«Mai ricevuto minacce da Mimmo Lucano». Se non è un colpo di scena poco ci manca perché a dichiararlo è Francesco Ruga, uno dei testi dell’accusa nel processo in corso a Locri a carico dell’ex primo cittadino di Riace, accusato in concorso con altre 28 persone di favoreggiamento dell’immigrazione clandestina e truffa sulla gestione dei progetti di accoglienza agli immigrati. Ruga all’epoca dei fatti contestati gestiva un negozio di generi alimentari a Riace. E su una sua denuncia alla Guardia di Finanza si fonda parte dell’impianto accusatorio. Il commerciante, rispondendo alle domane del pubblico Ministero Michele Permumian, ha spiegato in aula il sistema dei bonus. «Erano pezzi di carta che usavano i migranti come moneta di vario valore, ma se dovevo cambiarli mi chiesero di fatturare detersivi. Ho detto di no, perché a me quei soldi servivano e ho deciso di denunciare. La mia rabbia – ha rimarcato il teste - è solo contro Capone per le minacce ricevute. Con Lucano il rapporto era tranquillo. Mi aveva vietato di prendere i bonus, perché nessuno me li avrebbe pagati».

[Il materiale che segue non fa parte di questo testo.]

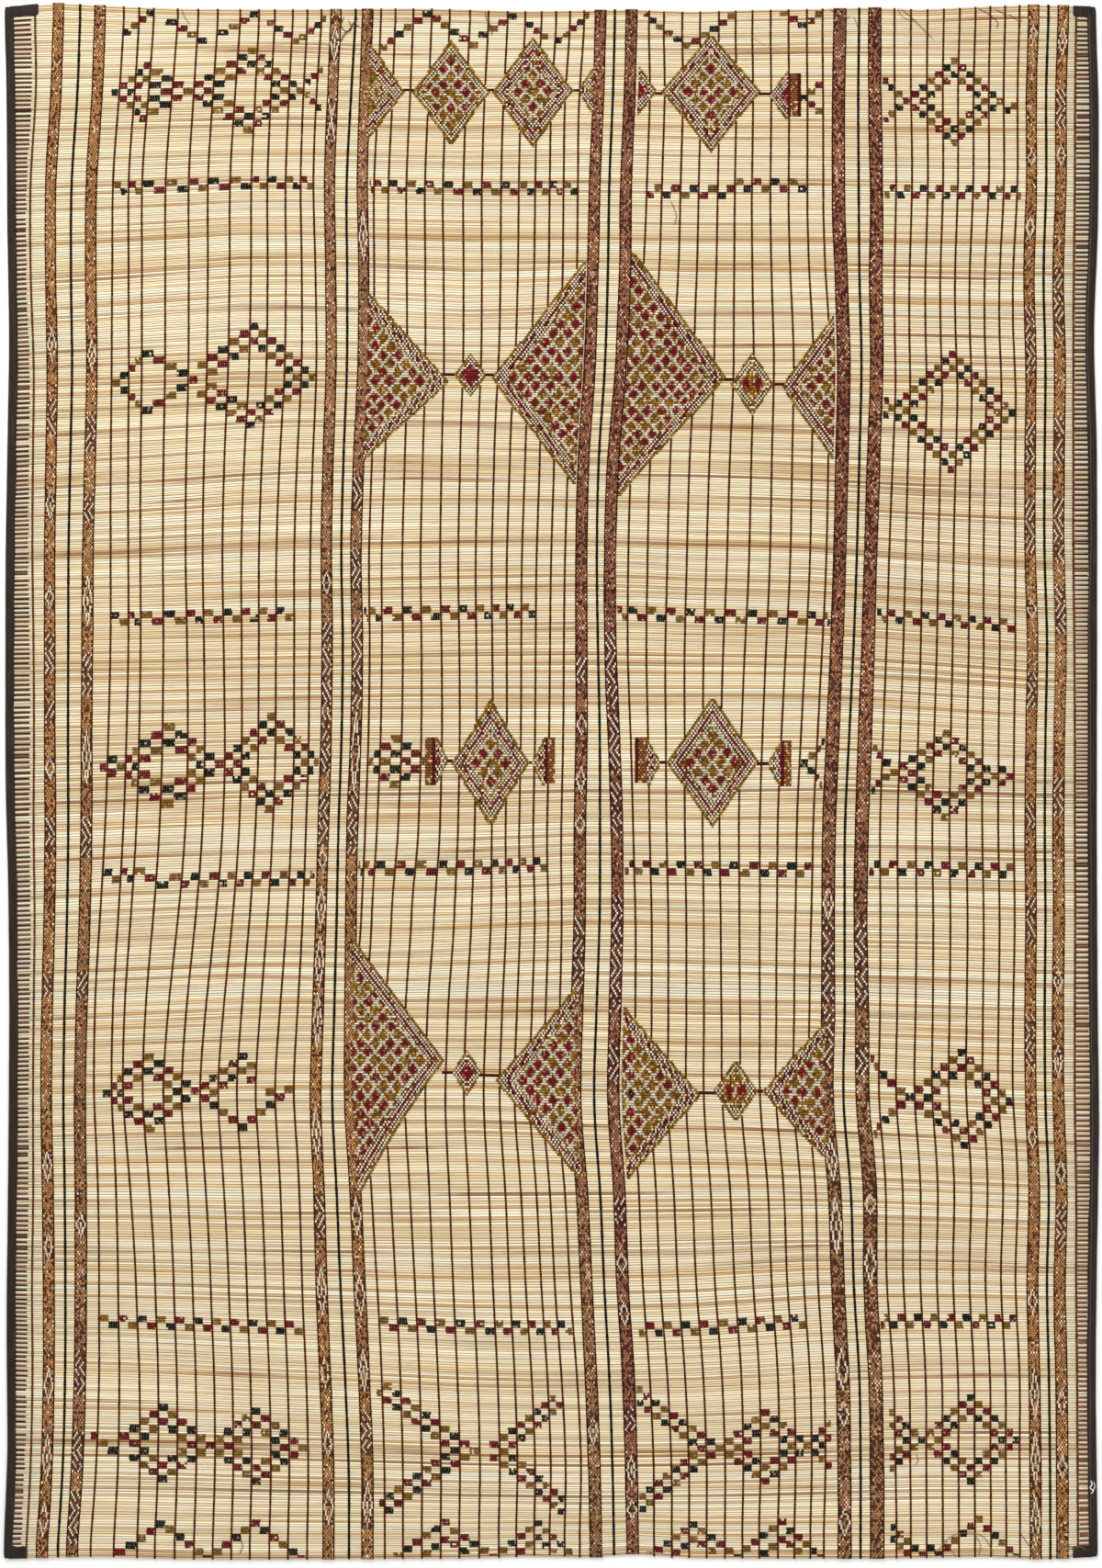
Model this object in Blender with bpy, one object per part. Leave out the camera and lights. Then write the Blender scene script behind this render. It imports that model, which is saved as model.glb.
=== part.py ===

In via preliminare l’avvocato Andrea D’acqua, facendo proprie le argomentazioni che erano già state prospettate dallo stesso unitamente all’avvocato Antonio Mazzone nelle scorse udienze (in memoria del quale è stato osservato un minuto di raccoglimento), aveva eccepito la questione relativa alla qualifica giuridica da dare a Ruga, che a suo parere non sarebbe affatto quella di testimone, ma di imputato in procedimento connesso, avendo emesso fatture per operazioni inesistenti. Il pm dal canto suo ha invece ritenuto corretta la veste giuridica di escussione di Ruga come teste, evidenziando come Città Futura era ente no profit e che il pagamento che veniva effettuato nei confronti di Ruga era alimentato da fondi pubblici dello Sprar e del Cas e non dell’associazione. Per tali motivi l’ufficio di Procura non ha provveduto ad iscrivere Ruga nel registro degli indagati.

Nel corso dell’udienza è stato sentito anche un maresciallo della Guardia Finanza, il quale nel corso delle indagini ha accertato l’assenza del permesso di soggiorno a carico di 2 cittadini eritrei a cui il comune di Riace aveva rilasciato i documenti d’identità. «Le decisioni sul rilascio dei documenti le prendeva Lucano – ha detto in aula una dipendente dell’ufficio anagrafe riacese, in qualità di teste - noi chiedevamo il permesso di soggiorno e residenza mentre lui chiedeva di fare i documenti anche in assenza di permesso di soggiorno».

Intanto il pm Permumian ha annunciato di aver depositato un’attività integrativa di indagine su accertamenti patrimoniali dell’associazione Città Futura. Il processo riprenderà il prossimo 1 febbraio.